What you need to do:
All of the data below must be repeated exactly.

Material:
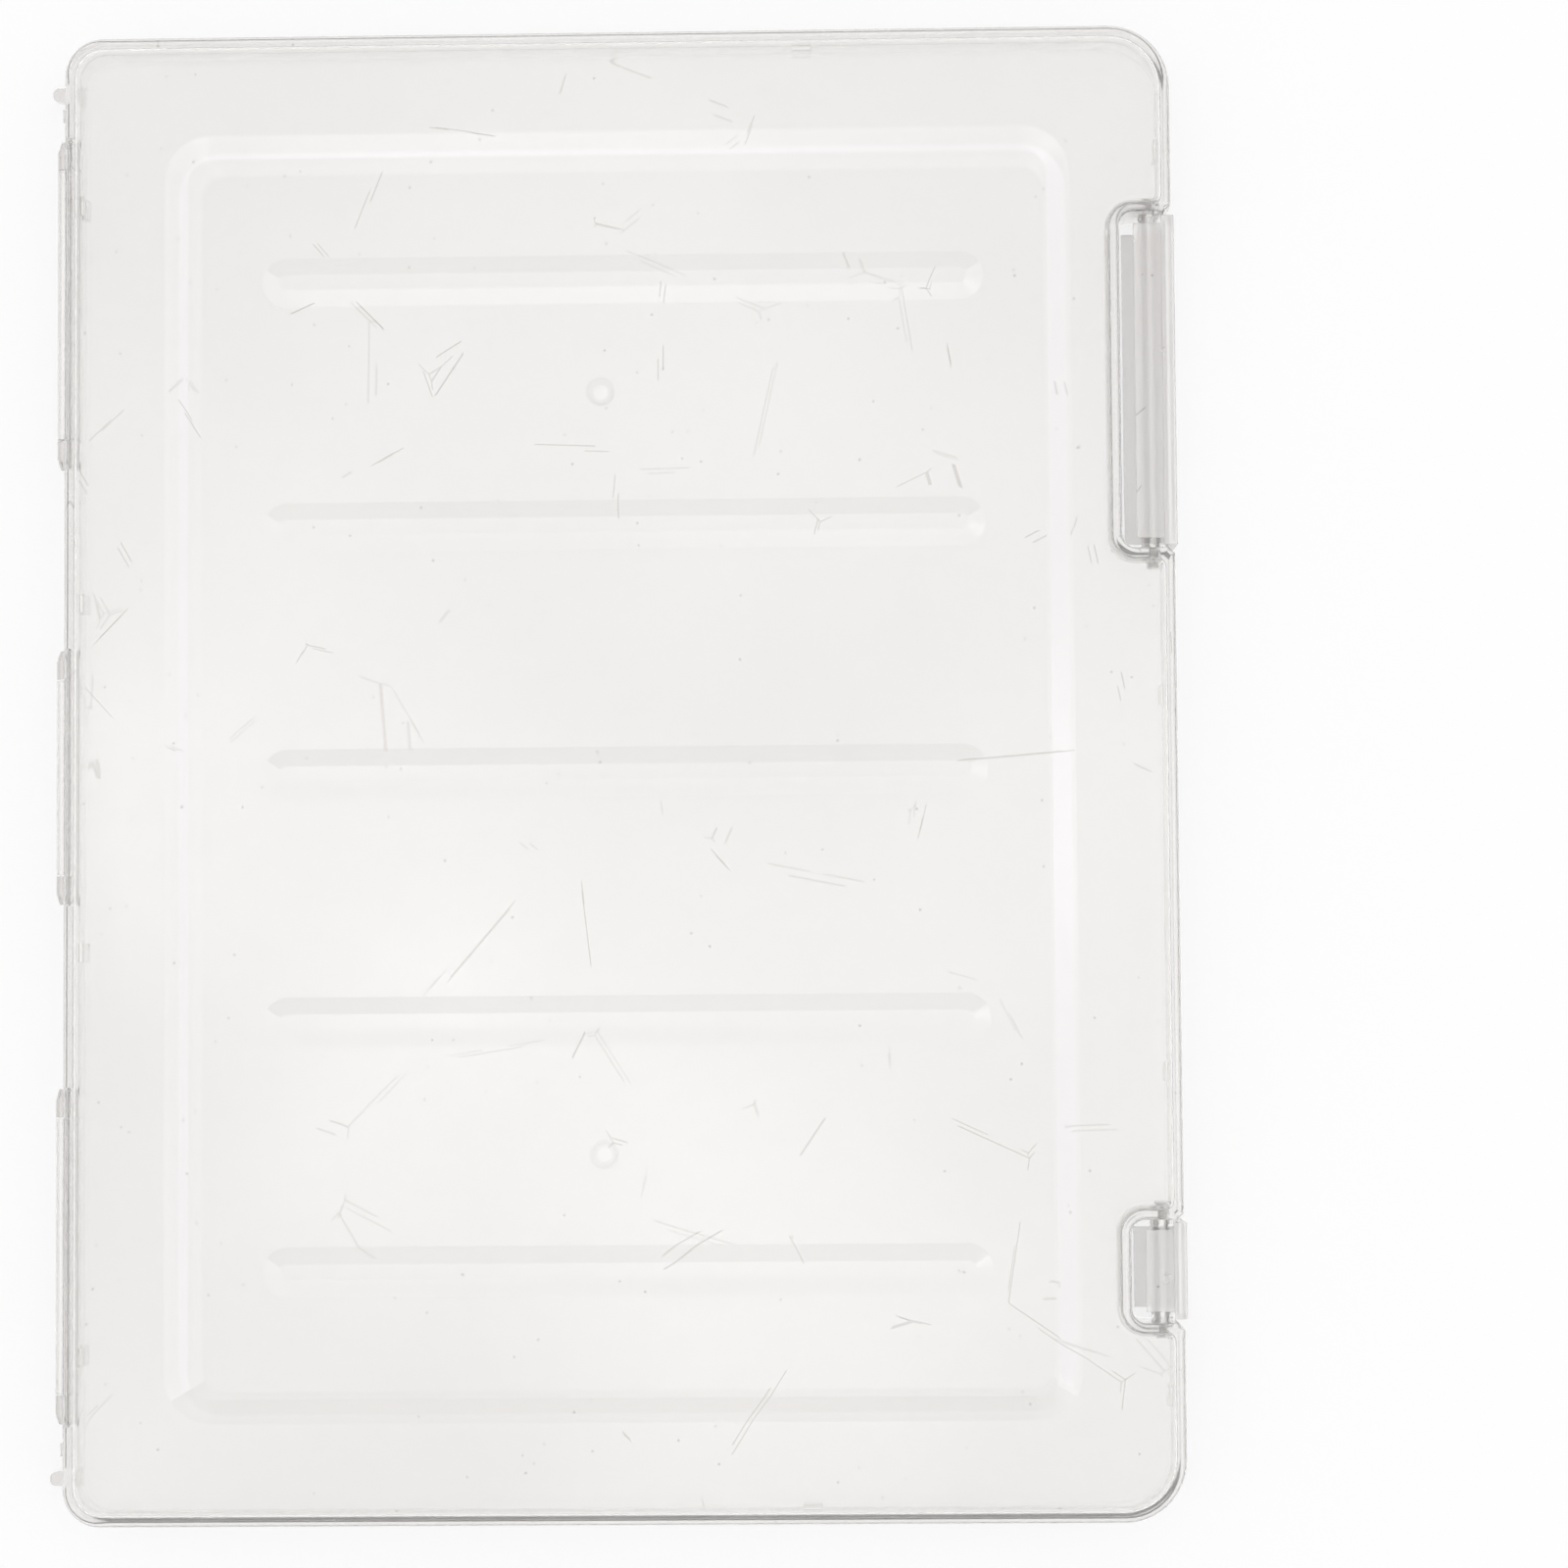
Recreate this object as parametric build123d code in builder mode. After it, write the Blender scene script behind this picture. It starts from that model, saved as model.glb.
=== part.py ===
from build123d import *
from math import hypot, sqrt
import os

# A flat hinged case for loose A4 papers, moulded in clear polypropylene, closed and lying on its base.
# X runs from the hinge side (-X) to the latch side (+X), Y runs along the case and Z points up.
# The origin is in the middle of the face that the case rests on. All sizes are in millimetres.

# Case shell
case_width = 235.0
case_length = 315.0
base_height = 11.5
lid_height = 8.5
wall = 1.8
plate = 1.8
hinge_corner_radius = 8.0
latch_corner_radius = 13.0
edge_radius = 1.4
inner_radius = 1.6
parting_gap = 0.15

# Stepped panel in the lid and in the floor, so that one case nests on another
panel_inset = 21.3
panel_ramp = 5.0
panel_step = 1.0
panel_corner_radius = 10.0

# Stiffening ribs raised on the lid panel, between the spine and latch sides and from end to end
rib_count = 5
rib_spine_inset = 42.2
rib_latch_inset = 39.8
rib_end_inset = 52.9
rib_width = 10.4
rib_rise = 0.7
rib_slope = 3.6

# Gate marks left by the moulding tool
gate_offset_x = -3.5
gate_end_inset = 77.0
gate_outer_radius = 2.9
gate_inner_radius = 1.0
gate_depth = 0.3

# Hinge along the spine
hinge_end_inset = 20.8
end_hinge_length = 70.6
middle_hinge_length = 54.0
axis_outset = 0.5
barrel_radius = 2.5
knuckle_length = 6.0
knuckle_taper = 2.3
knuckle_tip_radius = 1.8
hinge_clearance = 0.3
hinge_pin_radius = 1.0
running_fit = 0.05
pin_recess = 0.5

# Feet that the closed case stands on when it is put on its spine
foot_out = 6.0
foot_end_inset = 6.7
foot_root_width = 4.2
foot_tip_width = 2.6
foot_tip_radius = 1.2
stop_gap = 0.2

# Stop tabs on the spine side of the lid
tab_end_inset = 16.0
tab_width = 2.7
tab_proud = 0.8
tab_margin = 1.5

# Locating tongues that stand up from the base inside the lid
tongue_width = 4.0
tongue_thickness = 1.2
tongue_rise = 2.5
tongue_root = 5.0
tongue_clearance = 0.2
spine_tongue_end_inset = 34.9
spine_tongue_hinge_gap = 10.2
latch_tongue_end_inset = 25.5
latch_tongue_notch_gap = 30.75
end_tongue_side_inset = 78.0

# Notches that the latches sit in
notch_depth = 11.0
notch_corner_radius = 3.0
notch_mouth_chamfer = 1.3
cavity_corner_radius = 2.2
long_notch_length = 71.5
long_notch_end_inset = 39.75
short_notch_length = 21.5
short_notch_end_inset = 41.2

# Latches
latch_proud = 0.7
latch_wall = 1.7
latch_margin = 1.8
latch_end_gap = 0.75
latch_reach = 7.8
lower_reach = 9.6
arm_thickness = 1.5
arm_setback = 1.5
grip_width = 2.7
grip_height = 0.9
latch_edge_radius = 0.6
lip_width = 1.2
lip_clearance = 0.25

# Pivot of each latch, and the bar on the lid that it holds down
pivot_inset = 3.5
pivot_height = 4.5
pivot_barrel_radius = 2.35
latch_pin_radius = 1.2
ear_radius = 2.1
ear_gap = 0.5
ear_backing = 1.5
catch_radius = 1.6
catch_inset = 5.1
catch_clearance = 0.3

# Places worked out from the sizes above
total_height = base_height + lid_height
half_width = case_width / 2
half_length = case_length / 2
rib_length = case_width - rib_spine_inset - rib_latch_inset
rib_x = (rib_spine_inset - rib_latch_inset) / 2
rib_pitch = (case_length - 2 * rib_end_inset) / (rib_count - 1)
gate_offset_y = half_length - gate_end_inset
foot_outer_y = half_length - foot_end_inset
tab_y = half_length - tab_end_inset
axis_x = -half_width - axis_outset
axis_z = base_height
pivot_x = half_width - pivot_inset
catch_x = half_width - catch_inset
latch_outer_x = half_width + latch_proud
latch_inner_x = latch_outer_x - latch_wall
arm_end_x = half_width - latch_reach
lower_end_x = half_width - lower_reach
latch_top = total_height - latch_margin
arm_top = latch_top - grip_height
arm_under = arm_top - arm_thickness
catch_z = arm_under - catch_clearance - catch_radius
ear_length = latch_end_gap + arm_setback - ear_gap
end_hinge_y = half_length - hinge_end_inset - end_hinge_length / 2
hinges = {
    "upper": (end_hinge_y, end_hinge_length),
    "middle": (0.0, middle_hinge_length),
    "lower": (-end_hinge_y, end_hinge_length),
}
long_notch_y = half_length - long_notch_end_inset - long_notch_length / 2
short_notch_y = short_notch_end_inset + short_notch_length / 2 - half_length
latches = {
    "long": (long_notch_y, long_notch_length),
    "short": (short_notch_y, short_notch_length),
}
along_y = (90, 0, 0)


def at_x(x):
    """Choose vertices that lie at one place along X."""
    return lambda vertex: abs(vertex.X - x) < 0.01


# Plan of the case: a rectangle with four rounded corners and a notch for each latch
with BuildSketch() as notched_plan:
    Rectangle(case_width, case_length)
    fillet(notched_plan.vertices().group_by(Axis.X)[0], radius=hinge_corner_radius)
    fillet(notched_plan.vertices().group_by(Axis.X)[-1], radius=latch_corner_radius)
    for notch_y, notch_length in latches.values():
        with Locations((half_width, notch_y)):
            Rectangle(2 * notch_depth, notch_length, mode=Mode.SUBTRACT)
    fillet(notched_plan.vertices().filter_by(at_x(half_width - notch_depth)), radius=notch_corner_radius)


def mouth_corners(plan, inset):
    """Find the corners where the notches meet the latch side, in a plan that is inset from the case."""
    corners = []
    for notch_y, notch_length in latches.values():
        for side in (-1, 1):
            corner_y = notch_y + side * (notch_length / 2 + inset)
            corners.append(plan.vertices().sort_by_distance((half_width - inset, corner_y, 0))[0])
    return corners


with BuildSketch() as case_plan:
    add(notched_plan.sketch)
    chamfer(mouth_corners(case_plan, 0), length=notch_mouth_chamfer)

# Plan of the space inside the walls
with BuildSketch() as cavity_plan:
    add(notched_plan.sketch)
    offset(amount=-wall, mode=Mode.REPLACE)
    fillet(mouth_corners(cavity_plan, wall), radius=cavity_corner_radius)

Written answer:
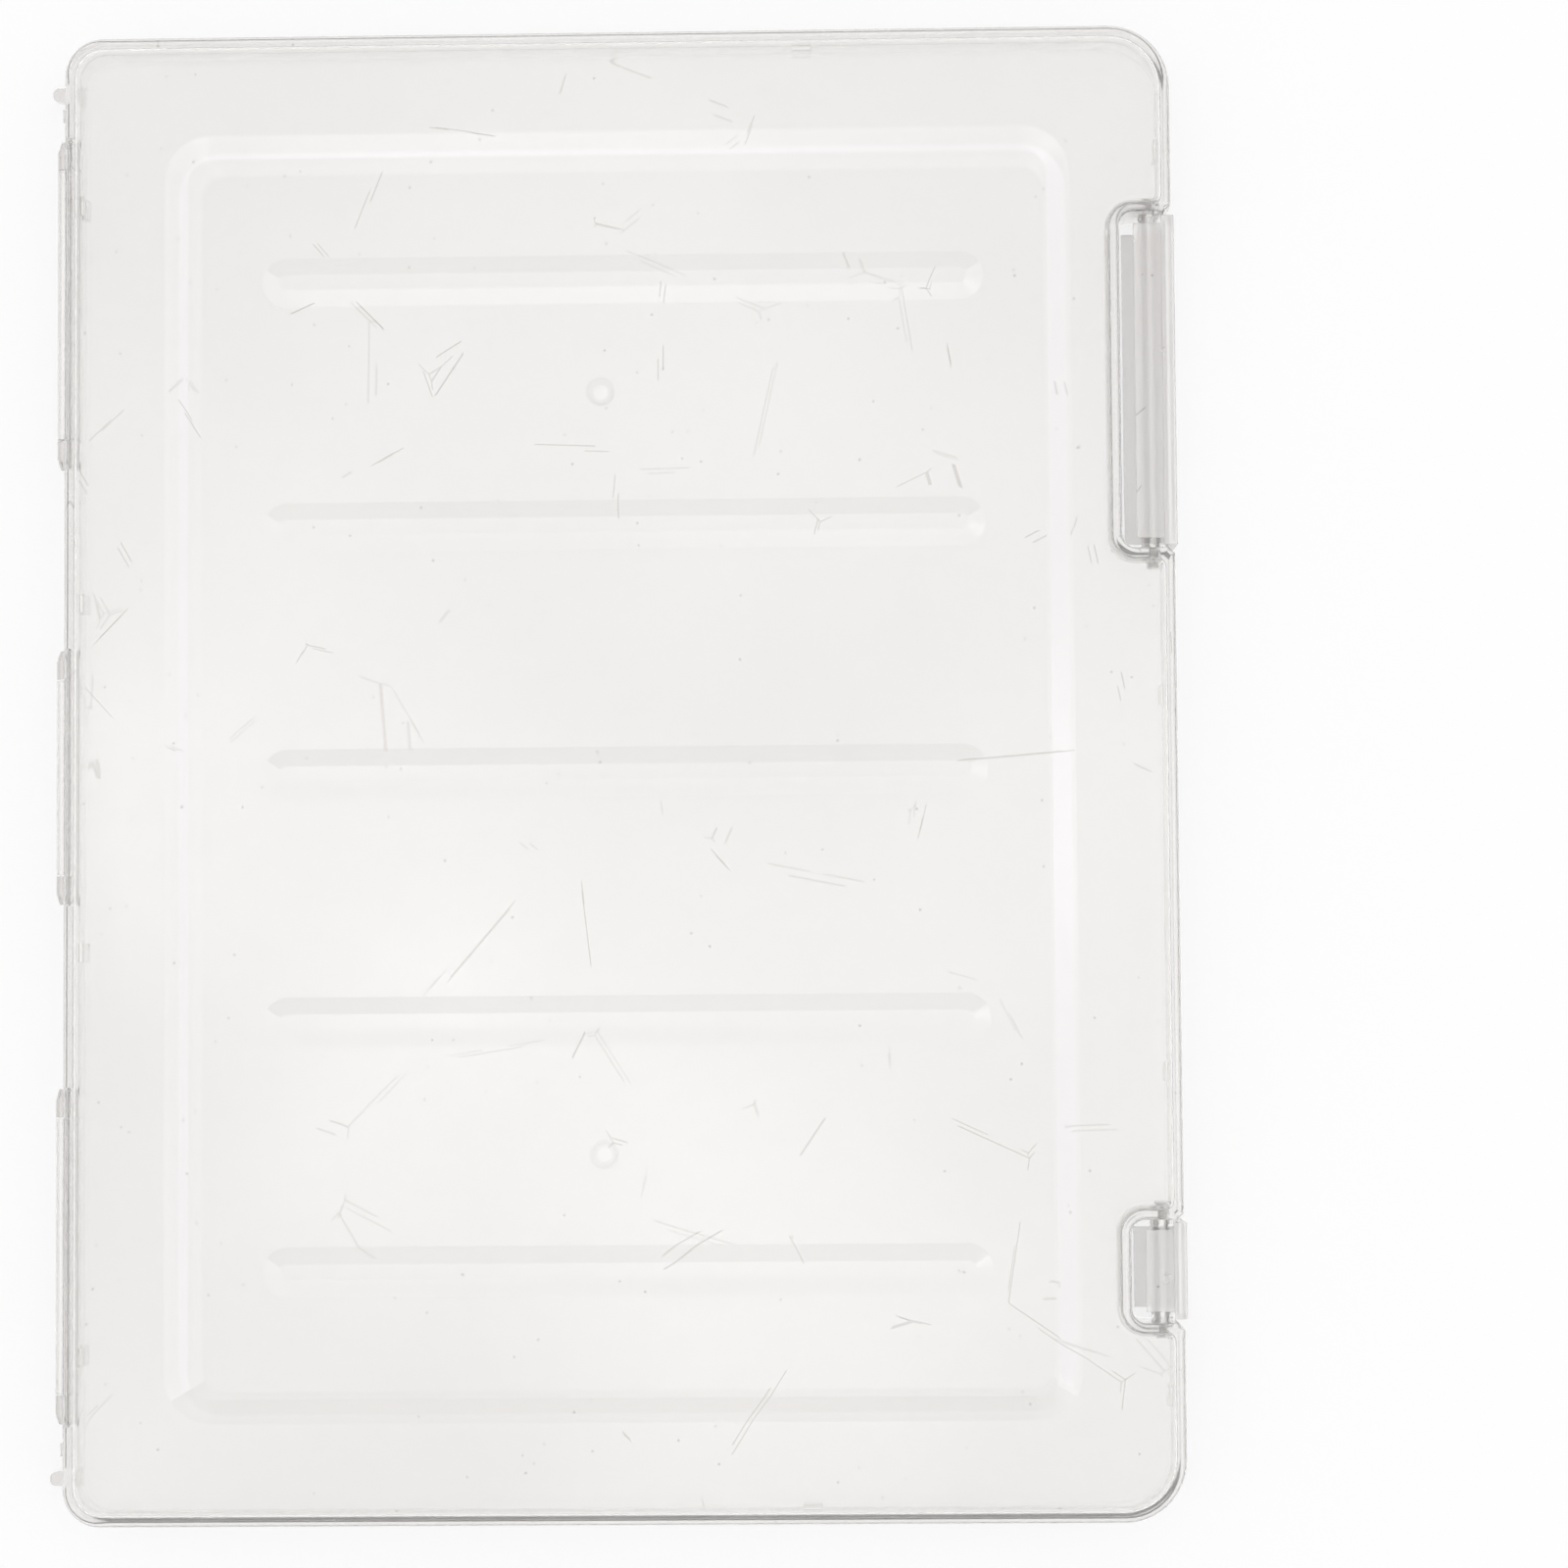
Recreate this object as parametric build123d code in builder mode. After it, write the Blender scene script behind this picture. It starts from that model, saved as model.glb.
=== part.py ===
from build123d import *
from math import hypot, sqrt
import os

# A flat hinged case for loose A4 papers, moulded in clear polypropylene, closed and lying on its base.
# X runs from the hinge side (-X) to the latch side (+X), Y runs along the case and Z points up.
# The origin is in the middle of the face that the case rests on. All sizes are in millimetres.

# Case shell
case_width = 235.0
case_length = 315.0
base_height = 11.5
lid_height = 8.5
wall = 1.8
plate = 1.8
hinge_corner_radius = 8.0
latch_corner_radius = 13.0
edge_radius = 1.4
inner_radius = 1.6
parting_gap = 0.15

# Stepped panel in the lid and in the floor, so that one case nests on another
panel_inset = 21.3
panel_ramp = 5.0
panel_step = 1.0
panel_corner_radius = 10.0

# Stiffening ribs raised on the lid panel, between the spine and latch sides and from end to end
rib_count = 5
rib_spine_inset = 42.2
rib_latch_inset = 39.8
rib_end_inset = 52.9
rib_width = 10.4
rib_rise = 0.7
rib_slope = 3.6

# Gate marks left by the moulding tool
gate_offset_x = -3.5
gate_end_inset = 77.0
gate_outer_radius = 2.9
gate_inner_radius = 1.0
gate_depth = 0.3

# Hinge along the spine
hinge_end_inset = 20.8
end_hinge_length = 70.6
middle_hinge_length = 54.0
axis_outset = 0.5
barrel_radius = 2.5
knuckle_length = 6.0
knuckle_taper = 2.3
knuckle_tip_radius = 1.8
hinge_clearance = 0.3
hinge_pin_radius = 1.0
running_fit = 0.05
pin_recess = 0.5

# Feet that the closed case stands on when it is put on its spine
foot_out = 6.0
foot_end_inset = 6.7
foot_root_width = 4.2
foot_tip_width = 2.6
foot_tip_radius = 1.2
stop_gap = 0.2

# Stop tabs on the spine side of the lid
tab_end_inset = 16.0
tab_width = 2.7
tab_proud = 0.8
tab_margin = 1.5

# Locating tongues that stand up from the base inside the lid
tongue_width = 4.0
tongue_thickness = 1.2
tongue_rise = 2.5
tongue_root = 5.0
tongue_clearance = 0.2
spine_tongue_end_inset = 34.9
spine_tongue_hinge_gap = 10.2
latch_tongue_end_inset = 25.5
latch_tongue_notch_gap = 30.75
end_tongue_side_inset = 78.0

# Notches that the latches sit in
notch_depth = 11.0
notch_corner_radius = 3.0
notch_mouth_chamfer = 1.3
cavity_corner_radius = 2.2
long_notch_length = 71.5
long_notch_end_inset = 39.75
short_notch_length = 21.5
short_notch_end_inset = 41.2

# Latches
latch_proud = 0.7
latch_wall = 1.7
latch_margin = 1.8
latch_end_gap = 0.75
latch_reach = 7.8
lower_reach = 9.6
arm_thickness = 1.5
arm_setback = 1.5
grip_width = 2.7
grip_height = 0.9
latch_edge_radius = 0.6
lip_width = 1.2
lip_clearance = 0.25

# Pivot of each latch, and the bar on the lid that it holds down
pivot_inset = 3.5
pivot_height = 4.5
pivot_barrel_radius = 2.35
latch_pin_radius = 1.2
ear_radius = 2.1
ear_gap = 0.5
ear_backing = 1.5
catch_radius = 1.6
catch_inset = 5.1
catch_clearance = 0.3

# Places worked out from the sizes above
total_height = base_height + lid_height
half_width = case_width / 2
half_length = case_length / 2
rib_length = case_width - rib_spine_inset - rib_latch_inset
rib_x = (rib_spine_inset - rib_latch_inset) / 2
rib_pitch = (case_length - 2 * rib_end_inset) / (rib_count - 1)
gate_offset_y = half_length - gate_end_inset
foot_outer_y = half_length - foot_end_inset
tab_y = half_length - tab_end_inset
axis_x = -half_width - axis_outset
axis_z = base_height
pivot_x = half_width - pivot_inset
catch_x = half_width - catch_inset
latch_outer_x = half_width + latch_proud
latch_inner_x = latch_outer_x - latch_wall
arm_end_x = half_width - latch_reach
lower_end_x = half_width - lower_reach
latch_top = total_height - latch_margin
arm_top = latch_top - grip_height
arm_under = arm_top - arm_thickness
catch_z = arm_under - catch_clearance - catch_radius
ear_length = latch_end_gap + arm_setback - ear_gap
end_hinge_y = half_length - hinge_end_inset - end_hinge_length / 2
hinges = {
    "upper": (end_hinge_y, end_hinge_length),
    "middle": (0.0, middle_hinge_length),
    "lower": (-end_hinge_y, end_hinge_length),
}
long_notch_y = half_length - long_notch_end_inset - long_notch_length / 2
short_notch_y = short_notch_end_inset + short_notch_length / 2 - half_length
latches = {
    "long": (long_notch_y, long_notch_length),
    "short": (short_notch_y, short_notch_length),
}
along_y = (90, 0, 0)


def at_x(x):
    """Choose vertices that lie at one place along X."""
    return lambda vertex: abs(vertex.X - x) < 0.01


# Plan of the case: a rectangle with four rounded corners and a notch for each latch
with BuildSketch() as notched_plan:
    Rectangle(case_width, case_length)
    fillet(notched_plan.vertices().group_by(Axis.X)[0], radius=hinge_corner_radius)
    fillet(notched_plan.vertices().group_by(Axis.X)[-1], radius=latch_corner_radius)
    for notch_y, notch_length in latches.values():
        with Locations((half_width, notch_y)):
            Rectangle(2 * notch_depth, notch_length, mode=Mode.SUBTRACT)
    fillet(notched_plan.vertices().filter_by(at_x(half_width - notch_depth)), radius=notch_corner_radius)


def mouth_corners(plan, inset):
    """Find the corners where the notches meet the latch side, in a plan that is inset from the case."""
    corners = []
    for notch_y, notch_length in latches.values():
        for side in (-1, 1):
            corner_y = notch_y + side * (notch_length / 2 + inset)
            corners.append(plan.vertices().sort_by_distance((half_width - inset, corner_y, 0))[0])
    return corners


with BuildSketch() as case_plan:
    add(notched_plan.sketch)
    chamfer(mouth_corners(case_plan, 0), length=notch_mouth_chamfer)

# Plan of the space inside the walls
with BuildSketch() as cavity_plan:
    add(notched_plan.sketch)
    offset(amount=-wall, mode=Mode.REPLACE)
    fillet(mouth_corners(cavity_plan, wall), radius=cavity_corner_radius)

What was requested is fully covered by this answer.